WHO Report on the Global Tobacco Epidemic 2011

…Warning about the dangers of tobacco

Tobacco use continues to be the leading global cause of preventable death. It kills nearly 6 million people and causes hundreds of billions of dollars of economic damage worldwide each year. Most of these deaths occur in low- and middle-income countries, and this disparity is expected to widen further over the next several decades. If current trends continue, by 2030 tobacco will kill more than 8 million people worldwide each year, with 80% of these premature deaths among people living inlow- and middle-income countries. Over the course of the 21st century, tobacco use could kill a billion people or more unless urgent action is taken.

This report, the third periodic country-level examination of the global tobacco epidemic, identifies the countries that have applied effective tobacco control measures that save lives.
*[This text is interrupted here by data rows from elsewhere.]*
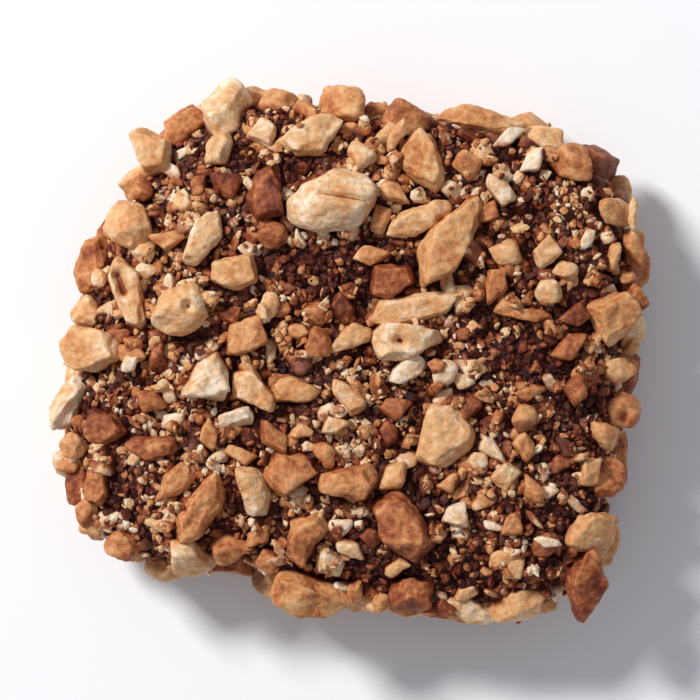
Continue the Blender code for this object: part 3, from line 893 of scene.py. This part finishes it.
def looseShapes(settings):
    rng = np.random.default_rng(settings["seed"])
    shape = random.Random(settings["seed"])
    directions, _ = unitBall(settings["detail"])
    library = []
    for _ in range(settings["shapes"]):
        kind = "kernel" if shape.random() < strewing["kernelShare"] else "chunk"
        length = strewing["short"] if shape.random() < strewing["shortShare"] else strewing["long"]
        points = cornerPoints(shape, kind, length, strewing["narrowing"])
        library.append(brokenShape(directions, points, rng, broken["loose"]))
    return library


def crowded(cells, spot, reach, cell):
    key = tuple(int(part // cell) for part in spot)
    for step in product((-1, 0, 1), repeat=3):
        for other, otherReach in cells.get(tuple(map(sum, zip(key, step))), ()):
            if np.linalg.norm(other - spot) < reach + otherReach:
                return True
    cells.setdefault(key, []).append((spot, reach))
    return False


def shareKept(face, settings):
    # all that fall on the chocolate stay there, and few on nuts or on finer almond
    if face < firstNutFace:
        return 1.0
    return settings["onNuts"] if face < firstFineFace else settings["onFine"]


def driftAt(centre, drift):
    return noise.noise(Vector(centre) / drift["size"]) * drift["amount"]


def colourOf(rng, centre, cleanShare, dark, pale):
    # its tone, and how clean of chocolate it is
    share = cleanShare * (darkAndShadowedCrumbs["clean"] if dark else 1 + driftAt(centre, strewing["stainDrift"]))
    if pale:
        share = paleCrumbs["clean"]
    clean = rng.random() < share
    stand = rng.uniform(*strewing["clean" if clean else "stained"])
    drift = driftAt(centre, strewing["toneDrift"])
    tone = min(max(drawnTone(rng, strewing["tones"]) + drift, 0.0), 1.0)
    # darker in the dark patches: partly chocolate, partly painted shadow of the pieces beside them
    tone *= darkAndShadowedCrumbs["tone"] if dark else paleCrumbs["tone"] if pale else 1
    return {"tone": min(tone, strewing["palest"]), "clean": stand}


def strewn(settings, tree):
    rng = np.random.default_rng(settings["seed"])
    library = looseShapes(settings)
    spots, normals = spotsOn(coatPoints, coatFaces, settings["tries"], rng)
    cell = settings["length"][1]
    shapes, cells = [], {}
    for spot, normal in zip(spots, normals):
        if len(shapes) == settings["most"]:
            break
        length = rng.uniform(*settings["length"])
        chance = rng.random()
        start = spot + normal * strewing["rayMm"]
        hit, hitNormal, face, distance = tree.ray_cast(start, -Vector(normal))
        if hit is None or strewing["rayMm"] - distance > strewing["proudestMm"]:
            continue
        if chance > shareKept(face, settings):
            continue
        onTop = normal[2] > strewing["topFacing"]
        dark = onTop and insideAny(darkAndShadowedPatches, hit.x, hit.y)
        pale = onTop and insideAny(palePatches, hit.x, hit.y)
        if dark and (chance > darkAndShadowedCrumbs["share"] or length > darkAndShadowedCrumbs["longest"]):
            continue
        if onTop and length > strewing["longestInPatches"] and insideAny(crumbPatches, hit.x, hit.y):
            continue
        width = length * rng.uniform(*strewing["widthToLength"])
        thick = width * rng.uniform(*strewing["thickToWidth"])
        settled = rng.uniform(*strewing["settled"])
        centre = np.array(hit) + normal * thick * (0.5 - settings["sink"]) * settled
        if centre[2] + length / 2 > strewing["highestMm"]:
            continue
        if settings["spacing"] and crowded(cells, centre, length * settings["spacing"] / 2, cell):
            continue
        local, rim = library[rng.integers(len(library))]
        turned = turnOf(rng, hitNormal, strewing["lying"])
        placed = local * np.array([length, width, thick]) / 2 @ turned.T + centre
        colour = colourOf(rng, centre, settings["cleanShare"], dark, pale)
        shapes.append({"points": placed, "rim": rim, "skin": np.zeros(len(rim)), **colour})
    return shapes


# small pieces that lie in view on top: x, y, length, width, turn, tone
smallOnTop = (
    (-1.2, -14.2, 2.2, 2.0, 0, 0.90), (16.4, -2.2, 1.9, 1.3, -50, 0.95), (14.6, -3.0, 3.0, 1.3, 12, 0.50),
    (-15.2, 15.4, 2.0, 1.3, -50, 0.97), (-18.8, -0.6, 1.9, 1.3, 60, 0.95), (-15.2, -5.4, 2.4, 1.3, 10, 0.97),
    (-6.4, -17.2, 3.0, 0.9, -10, 0.78), (-1.0, -19.4, 1.8, 1.1, 20, 0.97), (16.1, -11.4, 2.1, 1.2, 5, 0.78),
    (16.2, -15.6, 2.1, 1.0, -10, 0.92), (15.0, -13.6, 2.0, 0.8, -45, 0.84), (10.8, -12.3, 2.2, 1.8, 0, 0.62),
    (10.3, -8.8, 2.0, 2.0, 0, 0.84), (9.0, -2.0, 2.1, 1.8, 0, 0.80), (19.4, 9.8, 2.0, 1.2, 50, 0.90),
    (24.2, 12.4, 2.6, 1.2, 85, 0.72), (-4.8, 2.0, 2.0, 1.6, 0, 0.56), (23.4, 0.8, 1.8, 1.4, 0, 0.56),
    (-24.0, -9.2, 2.2, 1.6, 0, 0.46), (-18.4, -5.6, 2.4, 0.8, -25, 0.84), (-4.4, -6.4, 1.8, 1.4, 0, 0.62),
    (-3.8, -7.6, 1.4, 1.2, 0, 0.88), (2.2, -20.6, 1.8, 1.8, 0, 0.56), (2.9, -6.5, 2.4, 2.0, 80, 0.16),
    (-6.3, 4.1, 2.2, 1.8, 0, 0.34), (-7.0, 0.4, 2.4, 1.4, 80, 0.80), (6.9, -0.9, 1.6, 1.4, 0, 0.36),
    (3.5, 18.3, 3.0, 1.3, 70, 0.66), (-0.5, 18.9, 1.8, 1.4, 30, 0.70), (18.2, 6.1, 1.6, 1.0, 70, 0.76),
    (22.9, 6.6, 1.5, 1.2, 0, 0.48), (15.2, 9.8, 2.4, 0.9, 85, 0.97), (17.4, 9.6, 2.0, 1.2, 20, 0.86),
    (17.0, 2.0, 1.8, 1.2, -50, 0.68), (20.8, -2.9, 1.6, 1.0, 20, 0.38), (9.2, -11.0, 2.6, 1.1, 80, 0.84),
    (17.0, -9.0, 2.4, 1.6, 30, 0.30), (18.6, -12.5, 2.6, 1.0, -40, 0.80), (9.4, -19.8, 2.2, 1.4, 20, 0.64),
    (12.2, -20.0, 1.4, 1.0, 0, 0.82), (7.2, -20.0, 1.4, 0.8, -40, 0.95), (17.4, -19.0, 1.8, 0.9, -60, 0.58),
    (-6.3, -14.3, 2.6, 1.0, -35, 0.80), (1.6, -15.2, 2.2, 1.9, 0, 0.16), (4.6, -8.6, 2.2, 1.8, 0, 0.70),
    (-12.7, 1.1, 2.4, 0.8, 10, 0.80), (-7.6, 3.5, 1.8, 1.2, -60, 0.82), (-10.3, 3.4, 2.2, 1.8, 0, 0.24),
    (-14.2, 12.7, 1.8, 1.5, 60, 0.70), (-9.9, 12.9, 1.6, 1.2, 30, 0.68), (-14.9, 14.5, 1.6, 1.1, -30, 0.52),
    (-20.8, 3.9, 1.6, 1.2, 30, 0.76), (-19.8, 1.6, 2.4, 1.9, 0, 0.26), (7.4, -3.4, 2.0, 1.4, 30, 0.86),
    (-12.6, 15.2, 1.8, 1.2, 20, 0.30), (-15.4, -13.6, 1.6, 1.2, 0, 0.66), (-18.4, -8.6, 1.6, 1.1, 40, 0.80),
)
smallRules = {
    "seed": 17,
    "detail": 3,
    "thick": 0.6,  # next to their width
    "upright": 0.6,
    "sink": 0.2,
    "clean": 0.3,  # as for the large nuts
    "cornerLength": 4,  # it gives them five corners
    "narrowing": 0.2,
    "relief": ((0.8, 0.12),),
    "above": 30,  # where their way down starts
    "step": 0.02,  # how much nearer the middle one past the rim is tried again
}


def smallShapes(table, rules, tree):
    # each is let down from above onto whatever lies there
    rng = np.random.default_rng(rules["seed"])
    directions, _ = unitBall(rules["detail"])
    shapes = []
    for number, (x, y, length, width, turn, tone) in enumerate(table):
        shape = random.Random(rules["seed"] + number)
        points = cornerPoints(shape, "chunk", rules["cornerLength"], rules["narrowing"])
        local, rim = brokenShape(directions, points, rng, broken["loose"])
        hit, inward = None, 1.0
        while hit is None:
            above = Vector((x * inward, y * inward, rules["above"]))
            hit, normal, _, _ = tree.ray_cast(above, Vector((0, 0, -1)))
            inward -= rules["step"]
        up = (normal + Vector((0, 0, rules["upright"]))).normalized()
        size = np.array((length, width, width * rules["thick"]))
        axes = np.array(facing(up, math.radians(turn))).T
        centre = np.array(hit + up * size[2] * (0.5 - rules["sink"]))
        placed = roughened(local * size / 2 @ axes + centre, directions @ axes, rules["relief"])
        skin = np.zeros(len(rim))
        shapes.append({"points": placed, "rim": rim, "skin": skin, "tone": tone, "clean": rules["clean"]})
    return shapes


slivers = smallShapes(smallOnTop, smallRules, treeOf(shells))
shells.append(grainPiece("almondSlivers", slivers, smallRules["detail"]))
firstFineFace = sum(len(faces) for _, faces in shells)
for settings in fineAlmond:
    shells.append(grainPiece(settings["name"], strewn(settings, treeOf(shells)), settings["detail"]))

stage = {
    "floor": "#fbfafa",
    "floorWidth": 1.6,
    "floorRoughness": 0.8,
    "keyFrom": (-0.52, 0.42, 0.62),
    "keyWidth": 0.17,
    "keyPower": 8.1,
    "fillStrength": 0.40,
    "fillColour": "#eef4ff",
    "lens": 300,
    "cameraHeight": 0.50,
}


def addStage(settings):
    # white card, one lamp over the upper left corner and a cool light all round
    material, tree = newMaterial("matt_white_card")
    card = {"Base Color": hexToLinear(settings["floor"]), "Roughness": settings["floorRoughness"]}
    shader = addNode(tree, "ShaderNodeBsdfPrincipled", card)
    addNode(tree, "ShaderNodeOutputMaterial", links={"Surface": shader.outputs[0]})
    bm = bmesh.new()
    bmesh.ops.create_grid(bm, x_segments=1, y_segments=1, size=settings["floorWidth"] / 2)
    mesh = bpy.data.meshes.new("floor")
    bm.to_mesh(mesh)
    bm.free()
    mesh.materials.append(material)
    floor = bpy.data.objects.new("floor", mesh)
    bpy.context.scene.collection.objects.link(floor)
    light = bpy.data.lights.new("key", "AREA")
    light.size = settings["keyWidth"]
    light.energy = settings["keyPower"]
    key = bpy.data.objects.new("key", light)
    key.location = settings["keyFrom"]
    key.rotation_euler = (-key.location).to_track_quat("-Z", "Y").to_euler()
    bpy.context.scene.collection.objects.link(key)
    world = bpy.data.worlds.new("soft_fill")
    world.use_nodes = True
    fill = world.node_tree.nodes["Background"]
    fill.inputs["Strength"].default_value = settings["fillStrength"]
    fill.inputs["Color"].default_value = hexToLinear(settings["fillColour"])
    bpy.context.scene.world = world


def addCamera(settings):
    data = bpy.data.cameras.new("camera")
    data.lens = settings["lens"]
    camera = bpy.data.objects.new("camera", data)
    camera.location = (0, 0, settings["cameraHeight"])
    bpy.context.scene.collection.objects.link(camera)
    bpy.context.scene.camera = camera


addStage(stage)
addCamera(stage)
bpy.context.scene.view_settings.view_transform = "Standard"
print("stage and camera set")
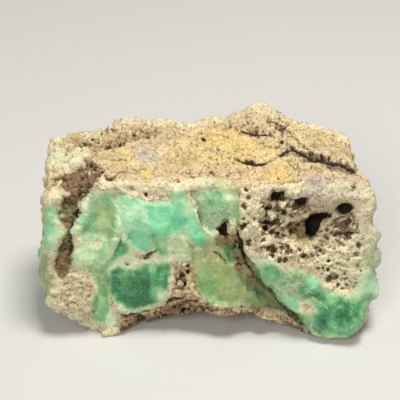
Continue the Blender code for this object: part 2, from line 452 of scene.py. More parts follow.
@dataclass(frozen=True)
class Block:
    """The stone's broken body: a box lattice pressed onto planes, then hollowed."""

    cells: tuple[int, int, int] = (440, 120, 160)
    quick_cells: tuple[int, int, int] = (250, 68, 92)
    half: Place = (52.5, 26.0, 26.5)
    centre: Place = (0.0, 0.0, 26.0)
    edge_power: float = 44.0
    sides: tuple[Facet, ...] = (
        Facet((0, -24.5, 0), (0, -1, 0.265)),
        Facet((-49.5, -17, 25), (-0.86, -0.50, 0.06)),
        Facet((48.5, -18.5, 25), (0.66, -0.75, 0.05)),
        Facet((0, 25.5, 25), (0.02, 1.0, 0.03)),
        Facet((-38, 20.5, 25), (-0.30, 0.95, 0.05)),
        Facet((36, 20, 25), (0.66, 0.74, 0.12)),
        Facet((0, 23, 4), (0.05, 0.72, -0.69)),
        Facet((-51.5, 0, 32), (-0.985, 0.06, 0.16)),
        Facet((-47.6, 0, 5), (-0.80, -0.05, -0.60)),
        Facet((50.5, -6, 32), (0.965, 0.23, 0.12)),
        Facet((47.5, -8, 4), (0.78, -0.10, -0.62)),
        Facet((0, 0, 0), (0, 0, -1)),
    )
    top: tuple[Facet, ...] = (
        Facet((0, 0, 49.9), (0.01, -0.07, 1.0)),
        Facet((-46, 4, 46.3), (-0.30, 0.02, 0.95)),
    )
    peak: tuple[Facet, ...] = (
        Facet((15.5, 25, 57.5), (-0.34, -0.20, 0.93)),
        Facet((16.5, 25, 57.5), (0.46, -0.20, 0.87)),
        Facet((16, 18, 55), (0.0, -0.42, 0.90)),
    )
    hollows: tuple[Hollow, ...] = (
        Hollow((5.0, -20, -30.0), (42, 42, 38)),
        Hollow((-4.0, 4, -16.0), (24, 18, 20)),
        Hollow((-14, 44, 34), (34, 22, 30)),
        Hollow((22, 39, 14), (26, 17, 20)),
        Hollow((-70, 6, 30), (20, 20, 24)),
        Hollow((70, 6, 20), (20.5, 18, 22)),
    )

    def lattice(self) -> tuple[np.ndarray, np.ndarray]:
        """The surface of a box of whole-number cells, with shared points on its edges.

        Returns:
            Points from -1 to 1 in each direction, and quads that face out.
        """
        counts = np.array(self.cells)
        stride = np.array([1, counts[0] + 1, (counts[0] + 1) * (counts[1] + 1)])
        codes = []
        for axis in range(3):
            second, third = (axis + 1) % 3, (axis + 2) % 3
            sides = np.arange(counts[second] + 1), np.arange(counts[third] + 1)
            u, v = np.meshgrid(*sides, indexing="ij")
            for level in (0, counts[axis]):
                code = level * stride[axis] + u * stride[second] + v * stride[third]
                ring = [code[:-1, :-1], code[1:, :-1], code[1:, 1:], code[:-1, 1:]]
                if level == 0:
                    ring.reverse()
                codes.append(np.stack([part.ravel() for part in ring], axis=1))
        names, quads = np.unique(np.concatenate(codes), return_inverse=True)
        x = names % stride[1]
        y = names // stride[1] % (counts[1] + 1)
        z = names // stride[2]
        points = np.stack([x, y, z], axis=1) / counts * 2.0 - 1.0
        return points, quads.reshape(-1, 4)

    def reach(self, rays: np.ndarray, facets: tuple[Facet, ...]) -> np.ndarray:
        """How far along each ray from the centre the facets let it go.

        A plane at height h stops a ray r at h / (n . r). Of all planes the nearest stops it,
        by a power mean that rounds the edges a little.

        Args:
            rays: vectors from the centre in metres.
            facets: the planes of one convex block.

        Returns:
            A factor for each ray.
        """
        centre = np.array(self.centre)
        total = np.zeros(len(rays))
        for facet in facets:
            facing = np.array(facet.facing, float)
            facing /= np.linalg.norm(facing)
            height = (np.array(facet.point) - centre) @ facing * MM
            total += np.maximum(rays @ facing / height, 0.0) ** self.edge_power
        return total ** (-1.0 / self.edge_power)

    def build(self, view: PhotoView) -> Skin:
        """Presses the lattice onto the blocks and takes the hollows out.

        Args:
            view: the camera that the photograph was taken with.

        Returns:
            The bare skin.
        """
        unit, quads = self.lattice()
        rays = unit * np.array(self.half) * MM
        body = self.reach(rays, self.sides + self.top)
        peak = self.reach(rays, self.sides + self.peak)
        points = np.array(self.centre) * MM + rays * np.maximum(body, peak)[:, None]
        for hollow in self.hollows:
            points = hollow.carve(points)
        return Skin(points, quads, view)


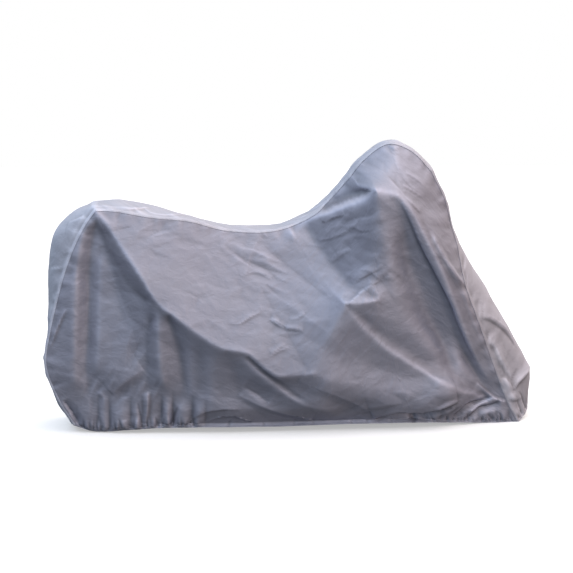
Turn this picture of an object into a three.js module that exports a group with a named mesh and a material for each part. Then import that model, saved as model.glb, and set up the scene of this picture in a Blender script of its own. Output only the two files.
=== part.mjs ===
// A fitted motorcycle cover of coated taffeta, in the shape in which it hangs when it is in use.
// Millimetres. +X points to the front, -Y to the near side, +Z up.
// It has three cut pieces: a side panel on each side, and a narrow strip that runs between them
// from the rear hem over the tail, the seat and the handlebar hood down to the front hem.
// Each side panel is pulled tight over its main folds, which the tables below place.
import * as THREE from "three";

// Driving dimensions.
const clothThickness = 2;
const seamGap = 0.75; // between the outer edges of two pieces at a seam
const panelColumns = 40; // cells along a side panel
const panelRows = 20; // cells from its top seam down to the hem
const stripCells = 6; // cells across the strip
const finePerCell = 4; // steps of the tension grid in each cell
const sweeps = 600; // passes that pull the cloth tight between its folds
const overRelaxation = 1.85;
const holdStrength = 60; // pull of a fold of firmness 1, against 1 for each neighbouring point
const hemBand = 20; // height over which the hem hangs straight
const swellEase = 90; // distance from seams and hem over which the fullness sets in
const sharpFirmness = 0.5; // folds at least this firm run along the edges of the facets
const slideShare = 0.42; // how far a facet's corner may slide to such a fold, in cells
const stripRoundness = 2.2; // exponent of the strip's cross section

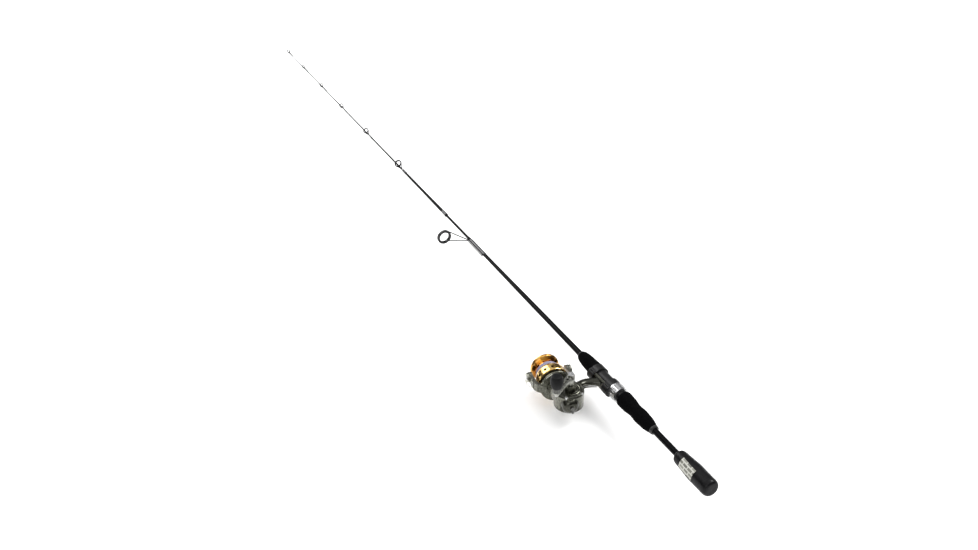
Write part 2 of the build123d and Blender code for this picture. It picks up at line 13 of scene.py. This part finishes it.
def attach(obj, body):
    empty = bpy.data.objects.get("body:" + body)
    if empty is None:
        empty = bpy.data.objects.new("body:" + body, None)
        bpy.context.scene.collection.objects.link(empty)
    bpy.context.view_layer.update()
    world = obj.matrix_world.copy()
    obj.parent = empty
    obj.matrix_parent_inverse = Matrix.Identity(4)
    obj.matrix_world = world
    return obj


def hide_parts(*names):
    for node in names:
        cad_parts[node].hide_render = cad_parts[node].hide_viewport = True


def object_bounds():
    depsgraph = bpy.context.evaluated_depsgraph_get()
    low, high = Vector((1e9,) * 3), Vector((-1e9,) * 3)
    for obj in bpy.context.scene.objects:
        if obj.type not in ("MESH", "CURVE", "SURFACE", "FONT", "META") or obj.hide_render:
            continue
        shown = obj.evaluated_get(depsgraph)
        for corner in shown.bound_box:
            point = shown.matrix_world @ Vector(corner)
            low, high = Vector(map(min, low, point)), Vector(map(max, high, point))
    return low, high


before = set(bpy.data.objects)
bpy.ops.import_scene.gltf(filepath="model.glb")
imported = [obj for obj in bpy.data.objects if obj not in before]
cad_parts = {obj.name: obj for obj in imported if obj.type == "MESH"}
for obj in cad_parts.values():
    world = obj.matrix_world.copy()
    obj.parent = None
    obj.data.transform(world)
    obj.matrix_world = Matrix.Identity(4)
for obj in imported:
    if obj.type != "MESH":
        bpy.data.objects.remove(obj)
CAD_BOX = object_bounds()
scene = bpy.context.scene

MM = 0.001


# ------------------------------------------------------------ material builder
def set_ramp(color_ramp, stops):
    """Give a colour ramp its (position, rgb) stops."""
    while len(color_ramp.elements) < len(stops):
        color_ramp.elements.new(0.5)
    for element, (position, color) in zip(color_ramp.elements, stops):
        element.position = position
        element.color = (*color, 1)


class Surface:
    """A principled material with procedural textures in object coordinates."""

    def __init__(self, name, color, rough=0.5, metal=0.0, coat=0.0, coat_rough=0.08, spec=0.5):
        self.material = bpy.data.materials.new(name)
        self.material.use_nodes = True
        self.tree = self.material.node_tree
        self.tree.nodes.clear()
        output = self.add("ShaderNodeOutputMaterial")
        # plain values; a texture linked later takes over from them
        self.shader = self.add("ShaderNodeBsdfPrincipled", {
            "Base Color": (*color, 1), "Roughness": rough, "Metallic": metal,
            "Coat Weight": coat, "Coat Roughness": coat_rough, "Specular IOR Level": spec})
        self.link(self.shader.outputs[0], output.inputs[0])
        self.coords = self.add("ShaderNodeTexCoord")
        self.normal = None

    def add(self, kind, inputs=None):
        """New node, with input values by socket name."""
        node = self.tree.nodes.new(kind)
        for name, value in (inputs or {}).items():
            node.inputs[name].default_value = value
        return node

    def link(self, source, target):
        self.tree.links.new(source, target)

    def texture(self, kind, inputs, output=0, stretch=(1, 1, 1), turn=(0, 0, 0)):
        node = self.add(kind, inputs)
        mapping = self.add("ShaderNodeMapping", {"Scale": stretch, "Rotation": turn})
        self.link(self.coords.outputs["Object"], mapping.inputs["Vector"])
        self.link(mapping.outputs[0], node.inputs["Vector"])
        return node.outputs[output]

    def noise(self, scale, detail=4, stretch=(1, 1, 1)):
        return self.texture("ShaderNodeTexNoise",
                            {"Scale": scale, "Detail": detail, "Roughness": 0.6},
                            stretch=stretch)

    def cells(self, scale):
        """Distance to the nearest Voronoi cell point."""
        return self.texture("ShaderNodeTexVoronoi", {"Scale": scale})

    def bands(self, scale, distortion=0.0, turn=(0, 0, 0)):
        """Sine bands across X, before turning."""
        return self.texture("ShaderNodeTexWave", {"Scale": scale, "Distortion": distortion},
                            output=1, turn=turn)

    def ramp(self, value, stops):
        node = self.add("ShaderNodeValToRGB")
        set_ramp(node.color_ramp, stops)
        self.link(value, node.inputs[0])
        return node.outputs[0]

    def remap(self, value, to, span=(0.0, 1.0)):
        """Map the values in span onto the range to."""
        node = self.add("ShaderNodeMapRange", {"From Min": span[0], "From Max": span[1],
                                               "To Min": to[0], "To Max": to[1]})
        self.link(value, node.inputs[0])
        return node.outputs[0]

    def mix(self, factor, first, second):
        """Blend two colours, each an rgb tuple or a socket."""
        node = self.add("ShaderNodeMix")
        node.data_type = "RGBA"
        # inputs 6 and 7 are the colour pair A and B
        for color, index in ((first, 6), (second, 7)):
            if isinstance(color, tuple):
                node.inputs[index].default_value = (*color, 1)
            else:
                self.link(color, node.inputs[index])
        self.link(factor, node.inputs[0])
        return node.outputs[2]

    def base(self, color):
        self.link(color, self.shader.inputs["Base Color"])

    def rough(self, value, low, high):
        """Roughness from low to high over the middle of a noise."""
        self.link(self.remap(value, to=(low, high), span=(0.3, 0.7)),
                  self.shader.inputs["Roughness"])

    def bump(self, value, strength, distance):
        """Add a bump (distance in metres) on top of any earlier ones."""
        node = self.add("ShaderNodeBump", {"Strength": strength, "Distance": distance})
        self.link(value, node.inputs["Height"])
        if self.normal is not None:
            self.link(self.normal, node.inputs["Normal"])
        self.normal = node.outputs[0]
        self.link(self.normal, self.shader.inputs["Normal"])

    def edge_wear(self, base, bright):
        """Lighter colour on convex edges, broken up by noise."""
        geometry = self.add("ShaderNodeNewGeometry")
        edges = self.remap(geometry.outputs["Pointiness"], to=(0, 1), span=(0.505, 0.56))
        patches = self.noise(scale=420, detail=3)
        product = self.add("ShaderNodeMath")
        product.operation = "MULTIPLY"
        self.link(edges, product.inputs[0])
        self.link(self.remap(patches, to=(0.1, 1.2), span=(0.3, 0.7)), product.inputs[1])
        return self.mix(product.outputs[0], base, bright)

    def varied(self, color, amount, scale):
        """The colour, drifting darker and lighter by a fraction."""
        dark = tuple(c * (1 - amount) for c in color)
        light = tuple(min(1, c * (1 + amount)) for c in color)
        return self.ramp(self.noise(scale, detail=5), [(0.3, dark), (0.7, light)])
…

These countries can be held up as models of action for the many countries that need to do more to protect their people from the harms of tobacco use.

19 countries with more than a billion people now have pack warning laws at the highest level of achievement in this policy area.

Many people are unaware of the harms of tobacco use. Knowledge about the harms of tobacco is higher in countries with tobacco package warnings.


Second-hand smoke kills – Smoke-free laws save lives

Diseases caused by smoking and exposure to second hand smoke


Completely smoke-free environments with no exceptions are the only proven way to protect people from second-hand smoke.


Twenty-three countries, totalling more than 1.9 billion people, have conducted national anti-tobacco mass media campaigns.

The WHO fCTC (World Health Organization framework Convention on Tobacco Control) demonstrates continued global commitment to decisive action against the global tobacco epidemic, which kills millions of people and costs hundreds of billions of dollars each year. A total of 173 Parties to the WHO fCTC, covering about 87% of the world’s population, have made a legally binding commitment to implement effective tobacco control policies.

Although there has been substantial progress on tobacco control in many countries, more work needs to be done. Continued progress will stop millions of people from dying each year from preventable tobacco-related illness, and save hundreds of billions of dollars a year in avoidable health-care expenditures and productivity losses. It is up to us to make sure that this occurs.